The court said the deposit requirement does not violate Germany’s constitution or European law and applies in border shops just as it does elsewhere in the country. An exception, the judges said, exists only for direct exports of single-use beverage packaging. That means the practice of letting mostly Danish customers sign export declarations saying they will consume the drinks outside Germany cannot be used to avoid the deposit, because the goods are still being sold to end consumers and those declarations cannot be effectively checked.

The ruling is not yet final. The Schleswig-Flensburg district, which had been sued by the German Environmental Aid group, or DUH, can appeal to the Higher Administrative Court within one month.

DUH filed its lawsuit in April 2021 after the district did not act on a request from January 2021 to stop what the group said was a violation of Germany’s packaging law. The organization argued that border shops were selling cans without charging the deposit even though many of those drinks were later taken into Denmark.

Barbara Metz, a managing director at DUH, called the ruling a breakthrough because it declares a decades-old practice of selling deposit-free beverage cans in border trade with Denmark to be unlawful. The group has long argued that the system encourages waste and pollution, especially in Denmark’s coastal and rural areas, where environmental groups say many discarded cans originate from German border shopping.

For people living in the region, the trade has become routine. Danish customers often drive across the border with empty cars and return with trunks and trailers filled with beer and soda cans. Others take day trips on the Rødbyhavn-Puttgarden ferry and stock up at border shops. Under current practice, customers who fill out export paperwork can take the cans home without paying German or Danish deposit charges. Germany also taxes alcohol less heavily than Denmark, which helps make the shopping trips attractive.

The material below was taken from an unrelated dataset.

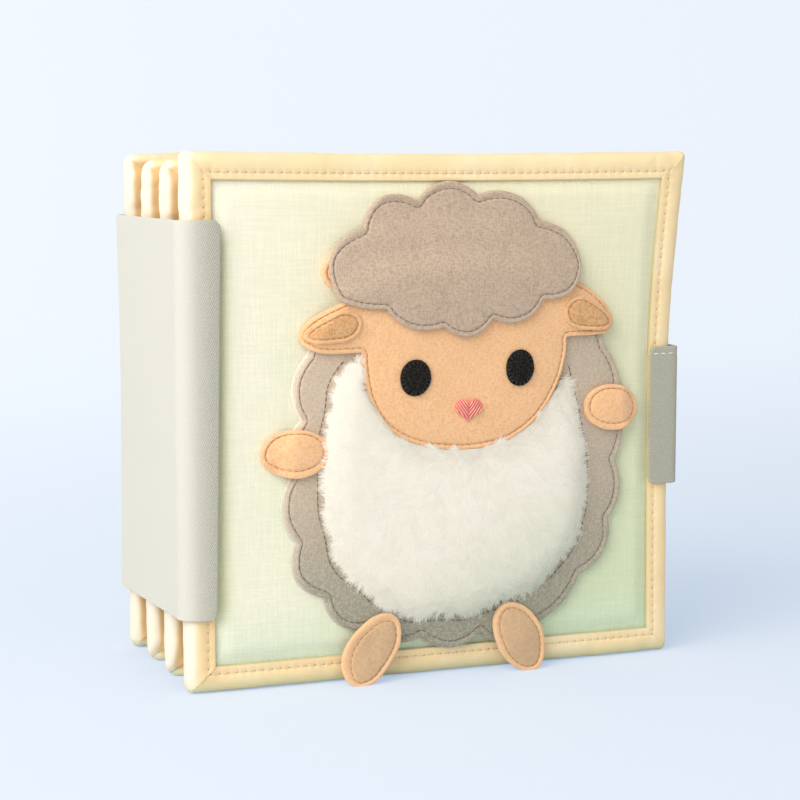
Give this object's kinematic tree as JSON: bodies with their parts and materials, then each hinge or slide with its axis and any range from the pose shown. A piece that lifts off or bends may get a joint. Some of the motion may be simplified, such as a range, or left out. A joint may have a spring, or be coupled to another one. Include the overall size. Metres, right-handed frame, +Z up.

The border trade is an important business for Schleswig-Holstein, with annual sales of about 1.2 billion euros and more than 3,000 jobs tied to it. But environmental groups have said that more than 650 million cans from northern German border trade end up in Denmark each year, and that many are not recycled properly or are thrown away. In 2020, conservation groups said as many as nine out of 10 cans found in Danish nature came from Germany.

The dispute has been going on for years. In 2015, environment ministries in Copenhagen, Berlin and Kiel signed an agreement intended to end the practice by 2018, but that plan was never carried out. The issue later moved through European institutions, including the European Commission and the Court of Justice of the European Union. In 2023, the EU court ruled that shops at the Danish border could continue selling drinks without a deposit if they were meant for export to Denmark.

The European Parliament then approved a new packaging regulation in April 2024 that will require deposits on single-use beverage packaging across all EU countries starting in 2029. Under that rule, German cans sold across borders would also have to carry Germany’s deposit.

A court spokeswoman said the DUH case was heard only now because it had been assigned to one of the court’s most heavily burdened chambers, which handles both a high volume of cases and unusually complex legal questions.